Keep a few ready templates you can drop into drafts and then edit to specifics.
- Ask-Insert-Check: Ask the question → insert a candidate noun → check clarity.
- Mnemonic: VOP - Verb? Object. Preposition? Complement.
- Common templates: "Please attach the [file].", "Submit the [assignment].", "Depends on the [schedule]."
- Usage: Ask "Please send ___?" → insert "the report".
- Usage: Template: "I've attached the [document] for your review."
Hyphenation and spacing pitfalls (compound nouns and accidental deletion)
Hyphenated modifiers without their head noun become fragments: "data-driven" must modify a noun - "a data-driven strategy."
Missing spaces or accidental deletions can fuse words and hide a dropped noun. Check nearby tokens if something reads wrong.
- Check adjective + hyphen combos: "long-term" should usually be followed by a noun ("long-term plan").
- If you see a fused token (reportattached), restore the space and confirm whether a noun was lost.
- Compound substitutes like "an all-hands" imply a missing head noun (meeting) - add it in formal writing.
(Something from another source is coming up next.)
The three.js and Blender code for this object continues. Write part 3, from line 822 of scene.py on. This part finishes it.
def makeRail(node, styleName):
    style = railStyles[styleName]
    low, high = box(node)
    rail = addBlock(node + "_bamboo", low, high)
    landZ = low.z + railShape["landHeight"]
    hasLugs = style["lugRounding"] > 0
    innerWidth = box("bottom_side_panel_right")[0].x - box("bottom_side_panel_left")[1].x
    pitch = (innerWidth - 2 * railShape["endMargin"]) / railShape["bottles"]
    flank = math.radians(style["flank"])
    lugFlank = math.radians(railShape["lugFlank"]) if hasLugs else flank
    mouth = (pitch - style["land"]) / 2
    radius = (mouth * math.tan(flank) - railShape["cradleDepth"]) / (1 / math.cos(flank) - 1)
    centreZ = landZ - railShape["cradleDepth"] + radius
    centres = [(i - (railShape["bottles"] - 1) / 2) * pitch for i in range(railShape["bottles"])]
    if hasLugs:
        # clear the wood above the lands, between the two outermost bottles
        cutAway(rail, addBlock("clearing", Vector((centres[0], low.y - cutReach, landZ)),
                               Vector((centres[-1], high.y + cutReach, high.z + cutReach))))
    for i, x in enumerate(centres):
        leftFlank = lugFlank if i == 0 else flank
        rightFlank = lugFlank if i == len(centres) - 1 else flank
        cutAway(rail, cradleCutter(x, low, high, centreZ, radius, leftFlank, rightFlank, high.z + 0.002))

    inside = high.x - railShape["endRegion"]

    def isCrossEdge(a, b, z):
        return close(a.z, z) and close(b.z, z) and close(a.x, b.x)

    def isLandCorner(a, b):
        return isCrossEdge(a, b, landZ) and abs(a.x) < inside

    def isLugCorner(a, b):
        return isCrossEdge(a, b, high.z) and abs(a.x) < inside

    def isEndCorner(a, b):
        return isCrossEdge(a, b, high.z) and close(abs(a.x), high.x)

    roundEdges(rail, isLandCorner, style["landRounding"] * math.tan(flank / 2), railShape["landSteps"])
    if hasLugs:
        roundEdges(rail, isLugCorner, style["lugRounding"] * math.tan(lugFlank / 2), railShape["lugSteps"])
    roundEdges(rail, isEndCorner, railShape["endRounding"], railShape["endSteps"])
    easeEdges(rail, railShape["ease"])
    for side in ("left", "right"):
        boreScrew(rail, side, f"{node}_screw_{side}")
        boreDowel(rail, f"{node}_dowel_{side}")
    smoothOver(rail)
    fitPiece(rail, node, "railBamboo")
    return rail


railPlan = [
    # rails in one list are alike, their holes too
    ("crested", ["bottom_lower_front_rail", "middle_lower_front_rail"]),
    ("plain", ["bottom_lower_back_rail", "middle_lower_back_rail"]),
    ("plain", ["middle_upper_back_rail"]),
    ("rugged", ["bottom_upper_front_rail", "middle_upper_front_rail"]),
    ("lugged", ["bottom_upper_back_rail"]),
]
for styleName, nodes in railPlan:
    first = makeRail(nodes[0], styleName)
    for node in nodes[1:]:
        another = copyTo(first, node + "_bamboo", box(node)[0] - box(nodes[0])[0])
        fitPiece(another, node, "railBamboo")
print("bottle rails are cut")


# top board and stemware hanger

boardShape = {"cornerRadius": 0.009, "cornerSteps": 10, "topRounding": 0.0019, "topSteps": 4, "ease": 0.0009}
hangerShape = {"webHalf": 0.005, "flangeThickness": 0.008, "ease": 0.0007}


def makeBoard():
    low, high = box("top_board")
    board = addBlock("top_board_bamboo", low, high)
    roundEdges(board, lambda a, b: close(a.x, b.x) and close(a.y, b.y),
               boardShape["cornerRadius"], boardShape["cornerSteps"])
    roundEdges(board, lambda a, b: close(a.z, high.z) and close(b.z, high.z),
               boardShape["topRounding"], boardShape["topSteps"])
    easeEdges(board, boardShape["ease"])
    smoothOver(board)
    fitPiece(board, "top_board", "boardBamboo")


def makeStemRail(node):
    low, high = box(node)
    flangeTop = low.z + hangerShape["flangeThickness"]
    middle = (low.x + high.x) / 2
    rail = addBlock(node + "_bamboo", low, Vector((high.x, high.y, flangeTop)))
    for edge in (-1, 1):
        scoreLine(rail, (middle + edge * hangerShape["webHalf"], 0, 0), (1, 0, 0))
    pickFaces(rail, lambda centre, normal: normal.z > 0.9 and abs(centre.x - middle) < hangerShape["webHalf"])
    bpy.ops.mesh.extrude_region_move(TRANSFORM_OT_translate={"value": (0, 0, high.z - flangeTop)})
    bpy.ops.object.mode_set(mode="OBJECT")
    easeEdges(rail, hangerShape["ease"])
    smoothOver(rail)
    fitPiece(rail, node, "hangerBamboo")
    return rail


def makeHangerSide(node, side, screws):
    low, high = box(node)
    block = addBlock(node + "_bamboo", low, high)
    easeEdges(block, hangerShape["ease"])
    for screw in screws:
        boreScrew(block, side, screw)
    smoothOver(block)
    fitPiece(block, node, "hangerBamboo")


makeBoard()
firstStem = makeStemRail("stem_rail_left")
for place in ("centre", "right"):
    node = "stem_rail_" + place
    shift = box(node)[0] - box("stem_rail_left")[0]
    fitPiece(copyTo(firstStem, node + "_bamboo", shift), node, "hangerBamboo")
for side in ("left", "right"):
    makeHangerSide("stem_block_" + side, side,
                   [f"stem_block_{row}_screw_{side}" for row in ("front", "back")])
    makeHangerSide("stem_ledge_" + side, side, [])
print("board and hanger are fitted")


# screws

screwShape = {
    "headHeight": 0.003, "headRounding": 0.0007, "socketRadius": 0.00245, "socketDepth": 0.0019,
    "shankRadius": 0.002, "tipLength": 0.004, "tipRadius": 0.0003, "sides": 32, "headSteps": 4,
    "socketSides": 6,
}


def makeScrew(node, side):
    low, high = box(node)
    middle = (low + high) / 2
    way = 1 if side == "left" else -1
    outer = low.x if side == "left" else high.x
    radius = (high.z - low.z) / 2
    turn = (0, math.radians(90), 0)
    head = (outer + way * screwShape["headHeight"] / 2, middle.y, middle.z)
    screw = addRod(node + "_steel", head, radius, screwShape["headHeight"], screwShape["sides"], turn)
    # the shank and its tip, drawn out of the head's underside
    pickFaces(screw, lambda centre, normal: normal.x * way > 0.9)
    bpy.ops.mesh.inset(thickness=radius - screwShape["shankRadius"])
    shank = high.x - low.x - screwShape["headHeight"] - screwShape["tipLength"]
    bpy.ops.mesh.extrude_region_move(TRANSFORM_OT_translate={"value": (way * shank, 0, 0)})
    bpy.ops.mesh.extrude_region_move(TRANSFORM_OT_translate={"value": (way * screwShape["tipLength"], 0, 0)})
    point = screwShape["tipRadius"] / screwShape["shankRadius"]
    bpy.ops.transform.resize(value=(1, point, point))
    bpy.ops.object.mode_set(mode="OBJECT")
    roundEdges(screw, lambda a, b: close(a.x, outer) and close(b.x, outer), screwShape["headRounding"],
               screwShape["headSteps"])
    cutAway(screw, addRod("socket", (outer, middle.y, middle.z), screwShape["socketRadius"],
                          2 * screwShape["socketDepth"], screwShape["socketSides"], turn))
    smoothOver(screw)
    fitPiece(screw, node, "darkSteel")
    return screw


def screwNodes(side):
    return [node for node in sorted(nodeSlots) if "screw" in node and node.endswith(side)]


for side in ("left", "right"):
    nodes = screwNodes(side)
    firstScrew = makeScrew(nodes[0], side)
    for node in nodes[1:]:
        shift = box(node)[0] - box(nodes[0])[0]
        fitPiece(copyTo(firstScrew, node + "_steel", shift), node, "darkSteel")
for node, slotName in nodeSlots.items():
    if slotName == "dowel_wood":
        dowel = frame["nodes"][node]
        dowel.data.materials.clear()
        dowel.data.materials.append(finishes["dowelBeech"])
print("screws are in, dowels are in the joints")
- Wrong: We need a data-driven.
- Right: We need a data-driven strategy.
- Wrong: Reportattached to email.
- Right: Report attached to the email.
Grammar checklist to prevent omitted nouns
Run this quick scan before sending or submitting writing to catch the usual omission spots.
- Scan for transitive verbs (send, review, approve, hand in) and ensure they have objects.
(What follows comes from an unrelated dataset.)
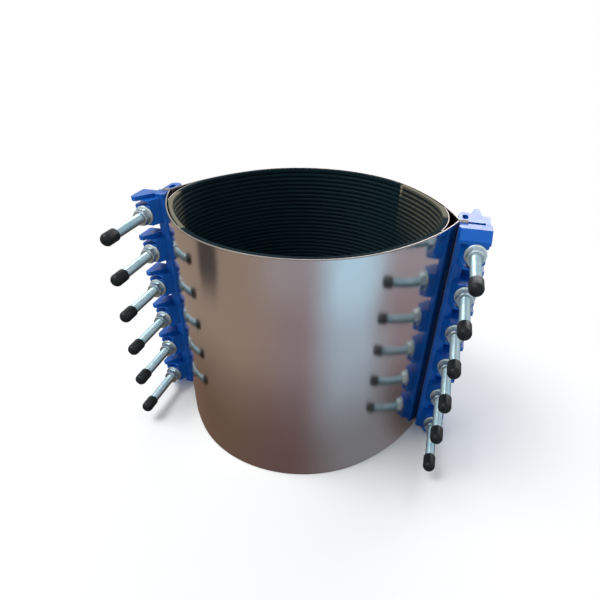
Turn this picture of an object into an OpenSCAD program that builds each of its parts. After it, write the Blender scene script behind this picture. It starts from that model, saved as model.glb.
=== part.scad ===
// Pipe repair clamp with two stainless half shells, ribbed rubber lining and cast bolt lugs.
// +Z runs along the pipe, X runs through the two rows of lugs, and the nuts face -Y.
// The origin lies on the pipe's axis, in the plane of the band's lower rim.

/* [Pipe and band] */
// Outside diameter of the pipe that the lining closes on
pipe_d = 300; // [280:1:330]
// Length of the band along the pipe
band_l = 300; // [290:1:340]
// Thickness of the stainless shells
shell_t = 1.5; // [1:0.1:2.5]
// Thickness of the rubber lining
gasket_t = 6; // [5:0.5:9]
// Angle from the X axis at which a shell leaves the circle and flares out to its lug
flare_a = 43.5; // [40:0.5:47]
// Lean of the flare's end from the direction in which the halves close
lean_a = 18; // [15:0.5:22]
// Width of the lip that each shell folds outward behind its lug
lip_w = 10; // [6:1:14]
// Gap between the two shells' lips where the halves meet
split_gap = 3; // [2:0.5:6]

/* [Lining laps] */
// Angle about the flare's centre at which the lining leaves the shell to cross the split
side_a = 32; // [30:0.5:34]
// Angle from the X axis past which the two linings lap, on the other half
lap_a = 44.5; // [44:0.5:48]
// Length of the lap
lap_l = 9; // [6:0.5:14]
// Thickness of the lining's inner layer in the lap
lap_t = 3; // [2:0.5:4]
// Thickness of the stainless plates that bridge the split
bridge_t = 1; // [0.8:0.1:1.5]
// Thickness of the glue between a tongue and its bridge plate
glue_t = 0.1; // [0.05:0.05:0.3]
// Angle that a bridge plate covers to each side of the split, about its own centre
bridge_a = 19; // [14:1:20]

/* [Grooves in the lining] */
// Number of main grooves round the lining's inner face
grooves = 26; // [20:1:30]
// Width of a groove
groove_w = 3; // [2:0.5:4]
// Depth of a groove
groove_d = 1; // [0.5:0.1:1.5]

/* [Bolts] */
// Number of bolts in each row
bolts = 6; // [2:1:6]
// Distance from a rim to the nearest bolt's axis
row_end = 25; // [24:1:30]
// Bolt diameter
bolt_d = 12; // [10:1:12]
// Length of a bolt under its head
bolt_l = 150; // [140:1:170]
// Width of a bolt's head across its flats
head_af = 18; // [16:1:19]
// Height of a bolt's head
head_h = 7.5; // [6:0.5:9]
// Distance from the end of the shell's flare to the bolts' axes
bolt_out = 22.5; // [21:0.5:24]

/* [Nuts, washers and caps] */
// Width of a nut across its flats
nut_af = 18; // [16:1:19]
// Height of a nut
nut_h = 10; // [8:0.5:12]
// Diameter of a washer
washer_d = 24; // [22:1:26]
// Thickness of a washer
washer_t = 2.5; // [2:0.5:3]
// Diameter of the rubber cap on a bolt's end
cap_d = 15; // [14:0.5:17]
// Length of a cap
cap_l = 22; // [18:1:28]
// Thickness of a cap's closed end
cap_end = 2.5; // [1.5:0.5:4]

/* [Lugs] */
// Distance from the split to the washers' seats
seat_y = 31; // [28:1:36]
// Distance from the split to the bolt heads' seats
head_y = 33; // [30:1:38]
// Distance by which the lugs end short of the band's rims
lug_inset = 2; // [1:0.5:4]
// Distance from the split to the front of the nut lugs' spine
spine_y = 17; // [15:1:20]
// Distance from the split to the end of the bolt lugs' spine
loop_y = 34; // [31:1:36]
// Width of the spine that joins a lug's arms
spine_w = 12.5; // [12:0.5:14]
// Distance from a bolt's axis to the outer end of the lugs' arms
arm_out = 12.5; // [11:0.5:14]
// Distance from a bolt's axis to the plain side of its arm
arm_side = 12.5; // [11:0.5:14]
// Distance from a bolt's axis to the outer face of its hood or rib
hood_side = 23; // [21:0.5:23]
// Thickness of the hoods over the washers
hood_t = 5.5; // [5:0.5:7]
// Distance by which a hood reaches past the washers' seats
hood_out = 4; // [3:0.5:6]
// Width of the seats beside the bolts' axes, towards the band
seat_w = 9; // [7:0.5:10]
// Distance from the split to the tips of the ribs behind the bolt lugs
rib_y = 50; // [44:1:54]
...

- Scan for prepositions (on, for, about, to) and ensure they have complements.
- Check linking verbs (be, become, seem) for required complements - add a noun or adjective.
- Confirm pronouns have clear antecedents; if not, replace with the noun.
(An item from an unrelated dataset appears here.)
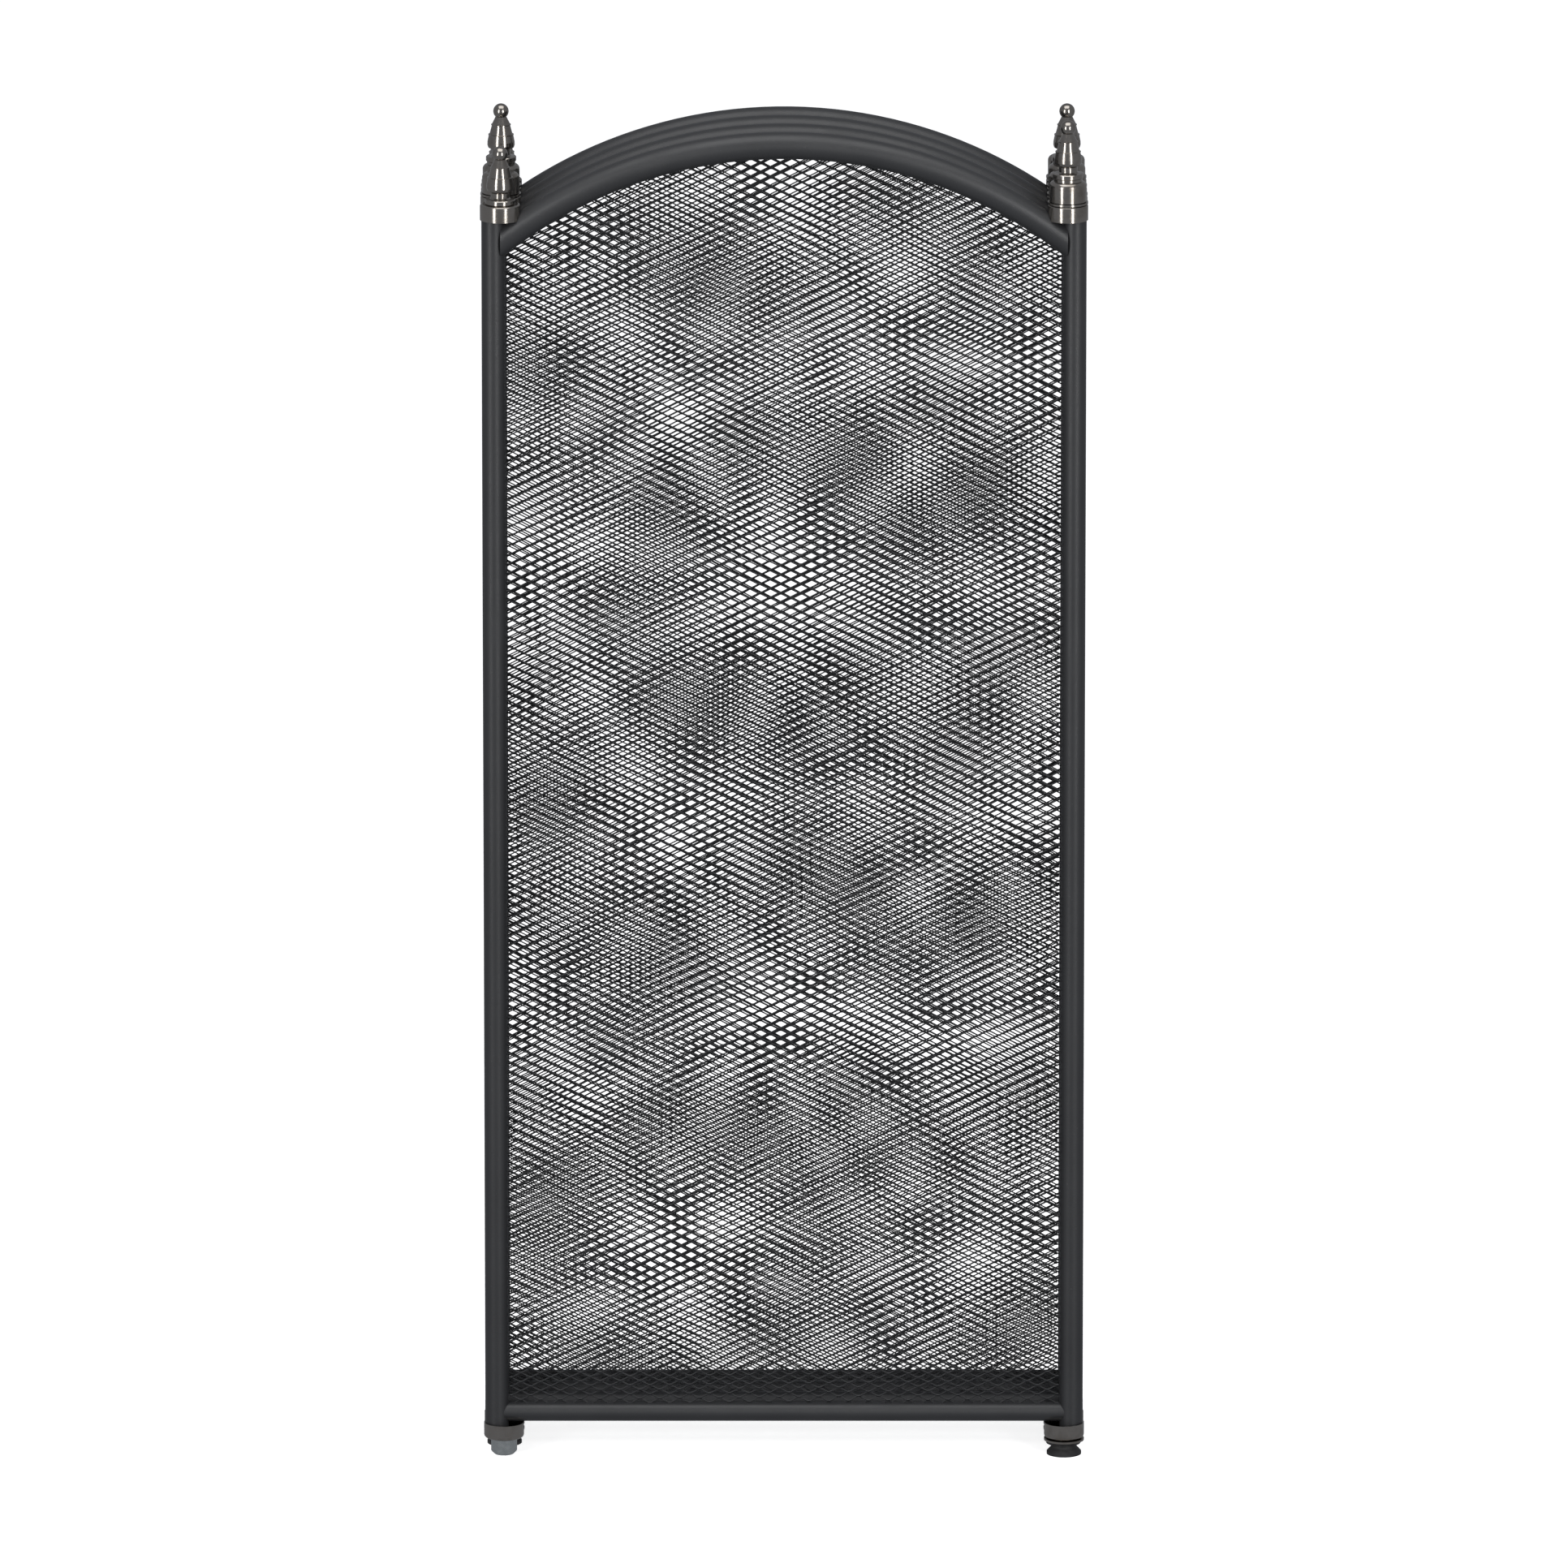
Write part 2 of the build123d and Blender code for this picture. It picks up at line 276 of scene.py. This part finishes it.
tree = expanded_metal_tree()
for panel, (long_pitch, short_pitch, lean, phase) in SHEETS.items():
    node = f"{panel}_mesh"
    low, high = (Vector(corner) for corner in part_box(node))
    arch_low, arch_high = (Vector(corner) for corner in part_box(f"{panel}_arch"))
    tube_r = (arch_high.y - arch_low.y) / 2
    crown = arch_high.z - tube_r
    # The arch's centreline is the sheet's top edge moved up by the tube's radius.
    half_span = high.x
    radius = (half_span ** 2 + ARCH_RISE ** 2) / (2 * ARCH_RISE)
    bottom = low.z - EDGE_RUN
    all_rows = 2 * math.ceil((crown - bottom) / short_pitch) + 2 * SPARE_ROWS
    half_rows = all_rows // 2
    for part, first_row in (("lower", -SPARE_ROWS), ("upper", half_rows - SPARE_ROWS)):
        piece = grown(tree, f"{panel}_expanded_{part}", {
            "Long pitch": long_pitch, "Short pitch": short_pitch, "Lean": lean, "Phase": phase,
            "Half width": half_span + EDGE_RUN, "Bottom": bottom,
            "First row": float(first_row), "Rows": float(half_rows),
            "Arch radius": radius, "Arch centre": crown - radius, "Plane": (low.y + high.y) / 2})
        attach(piece, panel)
        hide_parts(node)


# ---- Nickel-plated hardware ----
# Pressed cups, link plates, bells and turned finials in dark polished nickel. The
# turned pieces keep fine tool rings, and the plate has a faint brown bloom.

NICKEL = (0.36, 0.335, 0.305, 1)
NICKEL_BLOOM = (0.25, 0.225, 0.198, 1)

nickel, shader, place = new_material("dark_polished_nickel")
stretched = place.node("ShaderNodeMapping", {}, {"Vector": place, "Scale": (0.15, 0.15, 3.0)})
rings = noise(stretched, 0.0011, 1.0)
bloom = ramp(noise(place, 0.008, 3.0), 0.45, 0.75)
plug(shader, "Base Color", between(bloom, NICKEL, NICKEL_BLOOM))
plug(shader, "Roughness", 0.13 + bloom * 0.10 + rings * 0.06)
bump(shader, rings, 0.00004, 0.25)
shader.inputs["Metallic"].default_value = 1.0

plated = [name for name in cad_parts
          if name.endswith(("_cups", "_plate", "_bell", "_cap", "_finial"))]
paint(plated, nickel)


# ---- Nuts and studs ----
# Bright zinc-plated domed hex nuts hold the two free corners, and zinc-plated M8
# studs run up and down from the cups' discs.

ZINC_DULL = (0.46, 0.49, 0.49, 1)
ZINC_BRIGHT = (0.66, 0.69, 0.68, 1)

zinc, shader, place = new_material("bright_zinc_plate")
grain = noise(place, 0.002, 3.0)
plug(shader, "Base Color", between(grain, ZINC_DULL, ZINC_BRIGHT))
plug(shader, "Roughness", 0.20 + grain * 0.15)
bump(shader, grain, 0.00005, 0.3)
shader.inputs["Metallic"].default_value = 1.0
paint([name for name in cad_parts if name.endswith(("_nut", "_studs"))], zinc)


# ---- Rubber feet ----
# Flared black rubber feet, moulded with fine rings and a matt skin that picks up dust.

RUBBER = (0.022, 0.022, 0.023, 1)
RUBBER_DUST = (0.060, 0.058, 0.055, 1)

rubber, shader, place = new_material("black_foot_rubber")
dust = ramp(noise(place, 0.006, 4.0), 0.5, 0.8)
flattened = place.node("ShaderNodeMapping", {}, {"Vector": place, "Scale": (0.02, 0.02, 1.0)})
mould_rings = noise(flattened, 0.0009, 0.0)
plug(shader, "Base Color", between(dust, RUBBER, RUBBER_DUST))
plug(shader, "Roughness", 0.55 + dust * 0.25)
bump(shader, mould_rings, 0.0003, 0.5)
paint([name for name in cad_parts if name.endswith("_feet")], rubber)


# ---- Floor, backdrop and light ----
# A white paper floor under a white dome, two tall soft boxes in front and one broad
# light above. Neither paper lights the object or shows in its plating, and the dome
# casts no shadow.

STUDIO_R = 24.0
PAPER_LOW = (0.86, 0.86, 0.86, 1)
PAPER_HIGH = (0.88, 0.88, 0.88, 1)
PAPER_GLOW = 0.80
DOME_GLOW = 1.1
DOME_RINGS = 16
DOME_SIDES = 48


def paper(name, glow):
    """White paper that glows a little, so that it stays white behind the object."""
    material, shader, place = new_material(name)
    plug(shader, "Base Color", between(noise(place, 0.5), PAPER_LOW, PAPER_HIGH))
    shader.inputs["Roughness"].default_value = 0.9
    shader.inputs["Specular IOR Level"].default_value = 0.0
    shader.inputs["Emission Color"].default_value = (1, 1, 1, 1)
    shader.inputs["Emission Strength"].default_value = glow
    return material


def stage_piece(name, shape, material):
    """A stage object from a bmesh, smooth all over."""
    mesh = bpy.data.meshes.new(name)
    shape.to_mesh(mesh)
    shape.free()
    mesh.materials.append(material)
    mesh.shade_smooth()
    piece = bpy.data.objects.new(name, mesh)
    bpy.context.scene.collection.objects.link(piece)
    piece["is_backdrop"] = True
    return piece


shape = bmesh.new()
bmesh.ops.create_circle(shape, cap_ends=True, radius=STUDIO_R, segments=DOME_SIDES)
floor = stage_piece("floor", shape, paper("floor_paper", PAPER_GLOW))
floor.visible_diffuse = floor.visible_glossy = False

shape = bmesh.new()
bmesh.ops.create_uvsphere(shape, u_segments=DOME_SIDES, v_segments=DOME_RINGS, radius=STUDIO_R)
dome = stage_piece("dome", shape, paper("dome_paper", DOME_GLOW))
dome.visible_diffuse = dome.visible_glossy = dome.visible_shadow = False

target = (cad_low + cad_high) / 2


def soft_box(name, place, width, height, power):
    """An area light that faces the middle of the object."""
    light = bpy.data.lights.new(name, "AREA")
    light.shape, light.size, light.size_y, light.energy = "RECTANGLE", width, height, power
    lamp = bpy.data.objects.new(name, light)
    lamp.location = place
    lamp.rotation_euler = (target - Vector(place)).to_track_quat("-Z", "Y").to_euler()
    bpy.context.scene.collection.objects.link(lamp)


# place, width, height and power in watts of each light
SOFT_BOXES = {"left_box": ((-1.5, -2.1, 1.0), 0.5, 1.9, 22), "right_box": ((1.3, -2.3, 1.0), 0.5, 1.9, 24),
              "top_box": ((0.0, -0.6, 2.8), 2.4, 1.8, 26)}
for name, (place, width, height, power) in SOFT_BOXES.items():
    soft_box(name, place, width, height, power)

SKY = (0.9, 0.93, 1.0, 1)
SKY_STRENGTH = 0.27

world = bpy.data.worlds.new("studio")
world.use_nodes = True
sky = world.node_tree.nodes["Background"]
sky.inputs["Color"].default_value = SKY
sky.inputs["Strength"].default_value = SKY_STRENGTH
bpy.context.scene.world = world
bpy.context.scene.view_settings.view_transform = "Standard"


# ---- Camera ----
# A long lens in front and a little above, so that the uprights look almost parallel.

ELEVATION = math.radians(13.5)
DISTANCE = 12.0
CLIP_END = 50             # past the far side of the dome
OBJECT_SHARE = 0.872      # of the frame's height that the object fills
AIM_DROP = 0.004          # how far below the object's middle the lens points

camera_data = bpy.data.cameras.new("camera")
camera = bpy.data.objects.new("camera", camera_data)
bpy.context.scene.collection.objects.link(camera)
size = cad_high - cad_low
shown_height = size.z * math.cos(ELEVATION) + size.y * math.sin(ELEVATION)
camera_data.lens = camera_data.sensor_width * DISTANCE / (shown_height / OBJECT_SHARE)
aim = target - Vector((0, 0, AIM_DROP))
camera.location = aim + DISTANCE * Vector((0, -math.cos(ELEVATION), math.sin(ELEVATION)))
camera.rotation_euler = (aim - camera.location).to_track_quat("-Z", "Y").to_euler()
camera_data.clip_end = CLIP_END
bpy.context.scene.camera = camera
- For lists and bullets, ensure each item includes the required noun phrase or a clear ellipsis marker.
- Wrong: He is.
- Right: He is the project lead.
Similar mistakes to watch for
Fixing a missing noun often exposes other issues: vague pronouns, dangling modifiers, missing verbs, or sentence fragments. Resolve those after repairing the noun.
- Dangling modifier: "Running late, the report was submitted." → Who was running late? Make the subject explicit.
- Vague pronoun: "It was approved." → Replace "it" with the specific noun if unclear.
- Sentence fragment: "After reviewing." → Add the head noun and main clause.
- Wrong: After reviewing.
- Right: After reviewing the draft, I approved the changes.
FAQ
How do I tell if a noun is missing from my sentence?
Ask the question the verb or preposition requires: "what?" or "whom?" after a verb, "on/for/about what?" after a preposition. If you can't answer with a clear noun phrase, a noun is probably missing.
Can I fix a missing noun by using a pronoun?
Yes - but only when the pronoun points to a clearly identifiable antecedent in the context. Use "it/them/him/her" when the referent is obvious; otherwise supply the full noun.
Is a missing noun okay in a headline or subject line?
Often yes. Headlines and short labels omit nouns for brevity when readers can supply the missing words. In full sentences, formal emails, and academic writing, include the noun.
My chat message says "Sent." - is that acceptable?
In quick chat "Sent." is usually fine. For clarity in emails or records, expand it: "I sent the invoice to accounting." That makes what was sent explicit.
What's a fast repair when I'm unsure of the exact noun?
Insert a concrete placeholder such as "the document", "the report", or "the source" while you confirm details. Replace it with the exact noun before finalizing to avoid sending fragments.
Want to fix a sentence fast?
Read the sentence aloud and ask the "what/whom" questions for each verb and preposition. That catches most missing nouns immediately.
Keep a short list of templates (attach the file, submit the assignment, depends on the schedule) to speed edits. Run a few sample sentences through a checker or ask a colleague to confirm any unclear placeholders before you send.